(Records)
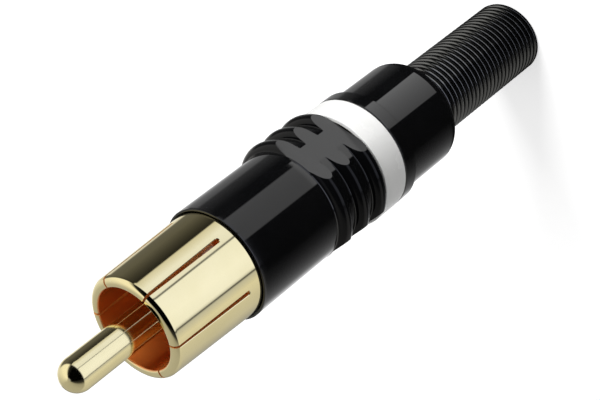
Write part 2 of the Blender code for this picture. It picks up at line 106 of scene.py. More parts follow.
def wound_wire():
    """The spring's wire, swept along its centre line and ground flat where it stands."""
    bm = bmesh.new()
    rings = []
    rise_per_radian = SPRING_PITCH / (2.0 * math.pi)
    for radius, angle, z in spring_centre_line():
        out = Vector((math.cos(angle), math.sin(angle), 0.0))
        along = Vector((-math.sin(angle) * radius, math.cos(angle) * radius, rise_per_radian))
        up = out.cross(along).normalized()
        centre = out * radius + Vector((0.0, 0.0, z))
        ring = []
        for k in range(WIRE_SIDES):
            side = 2.0 * math.pi * k / WIRE_SIDES
            place = centre + (out * math.cos(side) + up * math.sin(side)) * WIRE_R
            place.z = max(place.z, 0.0)
            ring.append(bm.verts.new(place))
        rings.append(ring)
    for near, far in zip(rings, rings[1:]):
        for k in range(WIRE_SIDES):
            after = (k + 1) % WIRE_SIDES
            bm.faces.new((near[k], near[after], far[after], far[k]))
    bm.faces.new(rings[0][::-1])
    bm.faces.new(rings[-1])
    return bm


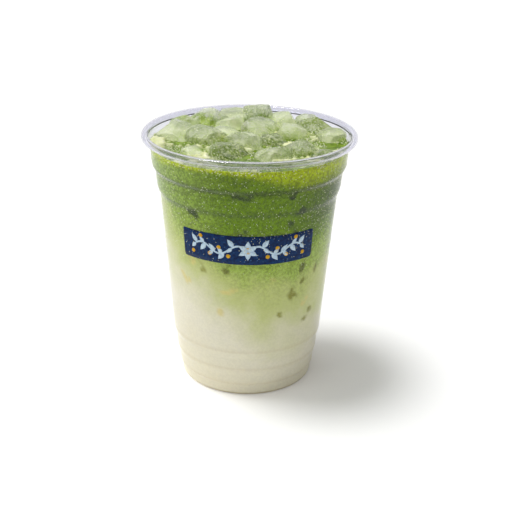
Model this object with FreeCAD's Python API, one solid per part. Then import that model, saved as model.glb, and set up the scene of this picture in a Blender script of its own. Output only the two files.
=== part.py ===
import FreeCAD, Part
import math
import os
import random

from FreeCAD import Rotation, Vector

# Iced matcha latte in a clear takeaway cup. Millimetres, +Z up.
# The origin is on the cup's axis, at the surface that the cup stands on.
# The front of the cup faces -Y.

# Cup
cup_height = 119.3
rim_diameter = 98.0
wall = 0.5
draft = 0.0794  # how much wider the wall gets for each millimetre of height
roll_radius = 1.6  # of the lip, which is rolled outwards and down
roll_end = 115.0  # degrees that the roll goes on past its outermost point

# Ledges that the wall steps in by, going down: (height, step)
flare_ledge = (3.0, 0.9)
lid_ledge = (4.0, 1.4)
stacking_ledge = (6.5, 1.15)
grip_ledge = (4.5, 0.7)
heel_ledge = (4.0, 0.65)
foot_ledge = (1.5, 0.7)

# Where each ledge is: the top of the upper ones below the lip's top, and
# the bottom of the lower ones above the floor
flare_ledge_depth = 2.8
lid_ledge_depth = 13.3
stacking_ledge_depth = 22.8
grip_ledge_height = 20.0
heel_ledge_height = 10.5
foot_ledge_height = 5.0

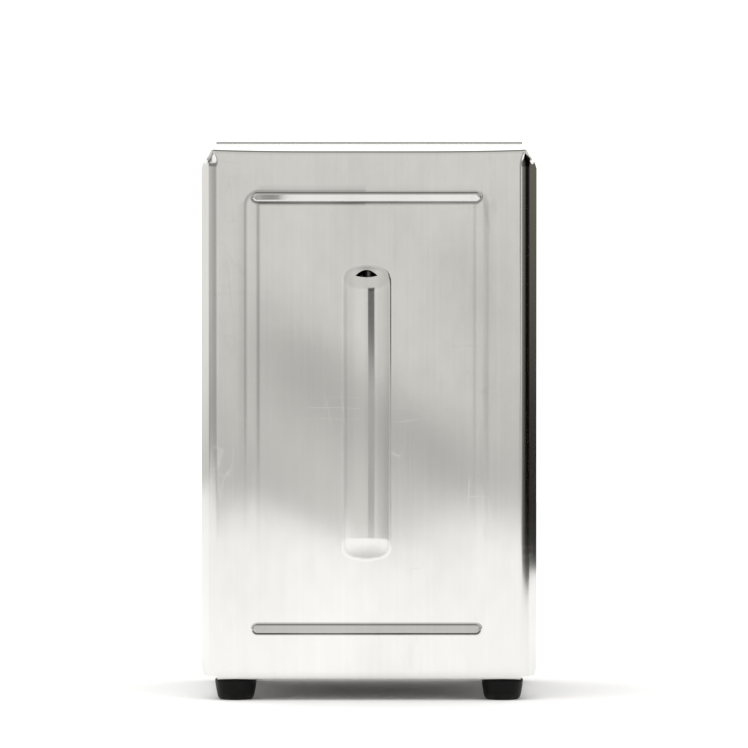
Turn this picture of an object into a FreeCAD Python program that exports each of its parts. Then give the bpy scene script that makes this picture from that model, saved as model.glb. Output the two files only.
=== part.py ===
import FreeCAD, Part
import math
import operator
import os

import Sketcher

# Two-sided tall-fold napkin dispenser, in millimetres.
# +Z is up, the rest plane is z = 0 and the origin is under the middle of the case.
# The closed panels face -Y and +Y, and the napkin openings face -X and +X.

# ---------------------------------------------------------------- driving sizes

DRIVING = (
    ("overall_height", 190.5, "rest plane to the top face"),
    ("foot_height", 7.2, "rubber foot, rest plane to the case"),
    ("case_depth", 98.0, "outer faces of the two closed panels"),
    ("panel_width", 104.6, "flat closed panel between its side bends"),
    ("top_width", 108.2, "top face between its two lips"),
    ("gauge", 0.8, "stainless sheet"),
    ("bend_radius", 2.4, "outside radius of a folded edge"),
    ("bottom_flange", 14.0, "folded flange under each closed panel"),
    ("side_bend_out", 2.8, "first slope of a side lip, outwards"),
    ("side_bend_in", 3.2, "first slope of a side lip, towards the middle"),
    ("side_lip_out", 2.7, "second slope of a side lip, outwards"),
    ("side_lip_in", 8.0, "second slope of a side lip, towards the middle"),
    ("side_lip_low", 9.5, "lower end of the side lips"),
    ("side_lip_high", 185.6, "upper end of the side lips"),
    ("lip_clip", 2.4, "clipped corner of a side lip"),
    ("end_lip_out", 2.6, "top and bottom lips, outwards"),
    ("end_lip_drop", 5.2, "top and bottom lips, up or down"),
    ("bead_width", 4.0, "pressed bead across"),
    ("bead_rise", 1.0, "pressed bead proud of its panel"),
    ("bead_side", 41.5, "outer edge of the bead from the middle"),
    ("bead_low", 22.7, "lower outer edge of the bead"),
    ("bead_high", 175.8, "upper outer edge of the bead"),
    ("bead_corner", 5.2, "outer corner radius of the bead"),
    ("channel_width", 16.0, "spring channel across"),
    ("channel_rise", 3.0, "spring channel proud of its panel"),
    ("channel_low", 49.0, "lower end of the spring channel"),
    ("channel_high", 150.0, "upper end of the spring channel"),
    ("slot_width", 7.6, "arched slot in the channel's upper end"),
    ("slot_low", 145.3, "flat lower edge of the arched slot"),
    ("slot_rise", 2.6, "height of the arched slot"),
    ("foot_across", 46.0, "foot centre from the middle, along X"),
    ("foot_back", 41.0, "foot centre from the middle, along Y"),
    ("foot_top", 14.4, "foot diameter at the case"),
    ("foot_base", 12.4, "foot diameter at the rest plane"),
    ("foot_recess", 8.0, "recess under a foot for its washer and rivet"),
    ("rivet_dia", 4.8, "blind rivet shank"),
    ("tray_width", 106.8, "base tray floor between its lips"),
    ("tray_wall", 9.0, "upturned wall of the base tray"),
    ("press_face", 54.5, "outer face of a press plate at rest, from the middle"),
    ("press_low", 14.0, "lower edge of a press plate"),
    ("press_high", 183.0, "upper edge of a press plate"),
    ("press_half", 43.5, "half width of a press plate"),
    ("press_flange", 6.0, "folded rim of a press plate"),
    ("rod_back", 44.2, "spring rod from the middle, along Y"),
    ("rod_dia", 3.5, "spring rod"),
    ("rod_clearance", 0.05, "radial clearance of the rod in its brackets"),
    ("bracket_gauge", 1.0, "rod bracket sheet"),
    ("bracket_leg", 10.0, "rod bracket, height of its welded leg"),
    ("bracket_high", 152.0, "underside of the upper rod bracket's ear"),
    ("bracket_low", 47.0, "top of the lower rod bracket's ear"),
    ("wire_dia", 1.8, "spring wire"),
    ("coil_mean", 3.4, "mean radius of the spring coils"),
    ("coil_pitch", 2.05, "spacing of the coil turns"),
    ("coil_turns", 9.0, "turns in each coil"),
    ("lower_coil", 61.0, "bottom of the lower coil"),
    ("upper_coil", 121.0, "bottom of the upper coil"),
    ("eye_gap", 1.4, "coil end to the middle of the next wire eye"),
    ("tip_reach", 52.0, "wire tip from the middle at rest, along X"),
    ("tip_radius", 86.0, "wire tip from its rod's axis"),
    ("tip_bend", 3.0, "bend radius at a wire tip"),
    ("short_tip", 13.0, "length of a free leg's bent tip"),
)

doc = FreeCAD.newDocument("napkin_dispenser")
sheet = doc.addObject("Spreadsheet::Sheet", "dims")
for row, (alias, number, note) in enumerate(DRIVING, start=1):
    sheet.set(f"A{row}", note)
    sheet.set(f"B{row}", str(number))
    sheet.setAlias(f"B{row}", alias)
doc.recompute()


class Size:
    """A number together with the sheet formula that drives it."""

    def __init__(self, number, formula):
        self.number = number
        self.formula = formula

    def __add__(self, other):
        return joined(self, "+", other, operator.add)

    def __sub__(self, other):
        return joined(self, "-", other, operator.sub)

    def __mul__(self, other):
        return joined(self, "*", other, operator.mul)

    def __truediv__(self, other):
        return joined(self, "/", other, operator.truediv)

    def __neg__(self):
        return self * -1


def plain(value):
    return value if isinstance(value, Size) else Size(float(value), f"({float(value)})")


def joined(left, sign, right, work):
    left, right = plain(left), plain(right)
    return Size(work(left.number, right.number), f"({left.formula} {sign} {right.formula})")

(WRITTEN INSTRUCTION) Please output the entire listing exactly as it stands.

(THE RESULT)
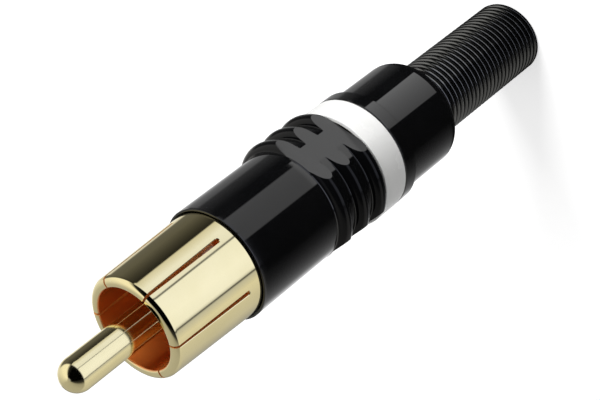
Write part 2 of the Blender code for this picture. It picks up at line 106 of scene.py. More parts follow.
def wound_wire():
    """The spring's wire, swept along its centre line and ground flat where it stands."""
    bm = bmesh.new()
    rings = []
    rise_per_radian = SPRING_PITCH / (2.0 * math.pi)
    for radius, angle, z in spring_centre_line():
        out = Vector((math.cos(angle), math.sin(angle), 0.0))
        along = Vector((-math.sin(angle) * radius, math.cos(angle) * radius, rise_per_radian))
        up = out.cross(along).normalized()
        centre = out * radius + Vector((0.0, 0.0, z))
        ring = []
        for k in range(WIRE_SIDES):
            side = 2.0 * math.pi * k / WIRE_SIDES
            place = centre + (out * math.cos(side) + up * math.sin(side)) * WIRE_R
            place.z = max(place.z, 0.0)
            ring.append(bm.verts.new(place))
        rings.append(ring)
    for near, far in zip(rings, rings[1:]):
        for k in range(WIRE_SIDES):
            after = (k + 1) % WIRE_SIDES
            bm.faces.new((near[k], near[after], far[after], far[k]))
    bm.faces.new(rings[0][::-1])
    bm.faces.new(rings[-1])
    return bm


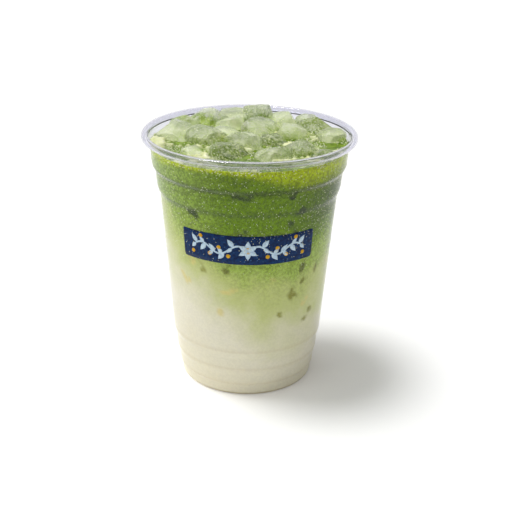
Model this object with FreeCAD's Python API, one solid per part. Then import that model, saved as model.glb, and set up the scene of this picture in a Blender script of its own. Output only the two files.
=== part.py ===
import FreeCAD, Part
import math
import os
import random

from FreeCAD import Rotation, Vector

# Iced matcha latte in a clear takeaway cup. Millimetres, +Z up.
# The origin is on the cup's axis, at the surface that the cup stands on.
# The front of the cup faces -Y.

# Cup
cup_height = 119.3
rim_diameter = 98.0
wall = 0.5
draft = 0.0794  # how much wider the wall gets for each millimetre of height
roll_radius = 1.6  # of the lip, which is rolled outwards and down
roll_end = 115.0  # degrees that the roll goes on past its outermost point

# Ledges that the wall steps in by, going down: (height, step)
flare_ledge = (3.0, 0.9)
lid_ledge = (4.0, 1.4)
stacking_ledge = (6.5, 1.15)
grip_ledge = (4.5, 0.7)
heel_ledge = (4.0, 0.65)
foot_ledge = (1.5, 0.7)

# Where each ledge is: the top of the upper ones below the lip's top, and
# the bottom of the lower ones above the floor
flare_ledge_depth = 2.8
lid_ledge_depth = 13.3
stacking_ledge_depth = 22.8
grip_ledge_height = 20.0
heel_ledge_height = 10.5
foot_ledge_height = 5.0

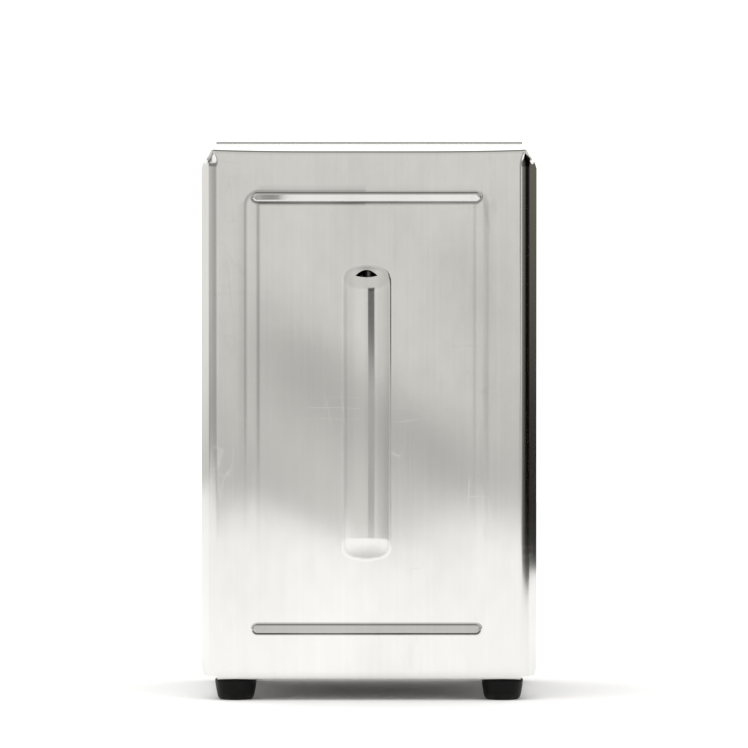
Turn this picture of an object into a FreeCAD Python program that exports each of its parts. Then give the bpy scene script that makes this picture from that model, saved as model.glb. Output the two files only.
=== part.py ===
import FreeCAD, Part
import math
import operator
import os

import Sketcher

# Two-sided tall-fold napkin dispenser, in millimetres.
# +Z is up, the rest plane is z = 0 and the origin is under the middle of the case.
# The closed panels face -Y and +Y, and the napkin openings face -X and +X.

# ---------------------------------------------------------------- driving sizes

DRIVING = (
    ("overall_height", 190.5, "rest plane to the top face"),
    ("foot_height", 7.2, "rubber foot, rest plane to the case"),
    ("case_depth", 98.0, "outer faces of the two closed panels"),
    ("panel_width", 104.6, "flat closed panel between its side bends"),
    ("top_width", 108.2, "top face between its two lips"),
    ("gauge", 0.8, "stainless sheet"),
    ("bend_radius", 2.4, "outside radius of a folded edge"),
    ("bottom_flange", 14.0, "folded flange under each closed panel"),
    ("side_bend_out", 2.8, "first slope of a side lip, outwards"),
    ("side_bend_in", 3.2, "first slope of a side lip, towards the middle"),
    ("side_lip_out", 2.7, "second slope of a side lip, outwards"),
    ("side_lip_in", 8.0, "second slope of a side lip, towards the middle"),
    ("side_lip_low", 9.5, "lower end of the side lips"),
    ("side_lip_high", 185.6, "upper end of the side lips"),
    ("lip_clip", 2.4, "clipped corner of a side lip"),
    ("end_lip_out", 2.6, "top and bottom lips, outwards"),
    ("end_lip_drop", 5.2, "top and bottom lips, up or down"),
    ("bead_width", 4.0, "pressed bead across"),
    ("bead_rise", 1.0, "pressed bead proud of its panel"),
    ("bead_side", 41.5, "outer edge of the bead from the middle"),
    ("bead_low", 22.7, "lower outer edge of the bead"),
    ("bead_high", 175.8, "upper outer edge of the bead"),
    ("bead_corner", 5.2, "outer corner radius of the bead"),
    ("channel_width", 16.0, "spring channel across"),
    ("channel_rise", 3.0, "spring channel proud of its panel"),
    ("channel_low", 49.0, "lower end of the spring channel"),
    ("channel_high", 150.0, "upper end of the spring channel"),
    ("slot_width", 7.6, "arched slot in the channel's upper end"),
    ("slot_low", 145.3, "flat lower edge of the arched slot"),
    ("slot_rise", 2.6, "height of the arched slot"),
    ("foot_across", 46.0, "foot centre from the middle, along X"),
    ("foot_back", 41.0, "foot centre from the middle, along Y"),
    ("foot_top", 14.4, "foot diameter at the case"),
    ("foot_base", 12.4, "foot diameter at the rest plane"),
    ("foot_recess", 8.0, "recess under a foot for its washer and rivet"),
    ("rivet_dia", 4.8, "blind rivet shank"),
    ("tray_width", 106.8, "base tray floor between its lips"),
    ("tray_wall", 9.0, "upturned wall of the base tray"),
    ("press_face", 54.5, "outer face of a press plate at rest, from the middle"),
    ("press_low", 14.0, "lower edge of a press plate"),
    ("press_high", 183.0, "upper edge of a press plate"),
    ("press_half", 43.5, "half width of a press plate"),
    ("press_flange", 6.0, "folded rim of a press plate"),
    ("rod_back", 44.2, "spring rod from the middle, along Y"),
    ("rod_dia", 3.5, "spring rod"),
    ("rod_clearance", 0.05, "radial clearance of the rod in its brackets"),
    ("bracket_gauge", 1.0, "rod bracket sheet"),
    ("bracket_leg", 10.0, "rod bracket, height of its welded leg"),
    ("bracket_high", 152.0, "underside of the upper rod bracket's ear"),
    ("bracket_low", 47.0, "top of the lower rod bracket's ear"),
    ("wire_dia", 1.8, "spring wire"),
    ("coil_mean", 3.4, "mean radius of the spring coils"),
    ("coil_pitch", 2.05, "spacing of the coil turns"),
    ("coil_turns", 9.0, "turns in each coil"),
    ("lower_coil", 61.0, "bottom of the lower coil"),
    ("upper_coil", 121.0, "bottom of the upper coil"),
    ("eye_gap", 1.4, "coil end to the middle of the next wire eye"),
    ("tip_reach", 52.0, "wire tip from the middle at rest, along X"),
    ("tip_radius", 86.0, "wire tip from its rod's axis"),
    ("tip_bend", 3.0, "bend radius at a wire tip"),
    ("short_tip", 13.0, "length of a free leg's bent tip"),
)

doc = FreeCAD.newDocument("napkin_dispenser")
sheet = doc.addObject("Spreadsheet::Sheet", "dims")
for row, (alias, number, note) in enumerate(DRIVING, start=1):
    sheet.set(f"A{row}", note)
    sheet.set(f"B{row}", str(number))
    sheet.setAlias(f"B{row}", alias)
doc.recompute()


class Size:
    """A number together with the sheet formula that drives it."""

    def __init__(self, number, formula):
        self.number = number
        self.formula = formula

    def __add__(self, other):
        return joined(self, "+", other, operator.add)

    def __sub__(self, other):
        return joined(self, "-", other, operator.sub)

    def __mul__(self, other):
        return joined(self, "*", other, operator.mul)

    def __truediv__(self, other):
        return joined(self, "/", other, operator.truediv)

    def __neg__(self):
        return self * -1


def plain(value):
    return value if isinstance(value, Size) else Size(float(value), f"({float(value)})")


def joined(left, sign, right, work):
    left, right = plain(left), plain(right)
    return Size(work(left.number, right.number), f"({left.formula} {sign} {right.formula})")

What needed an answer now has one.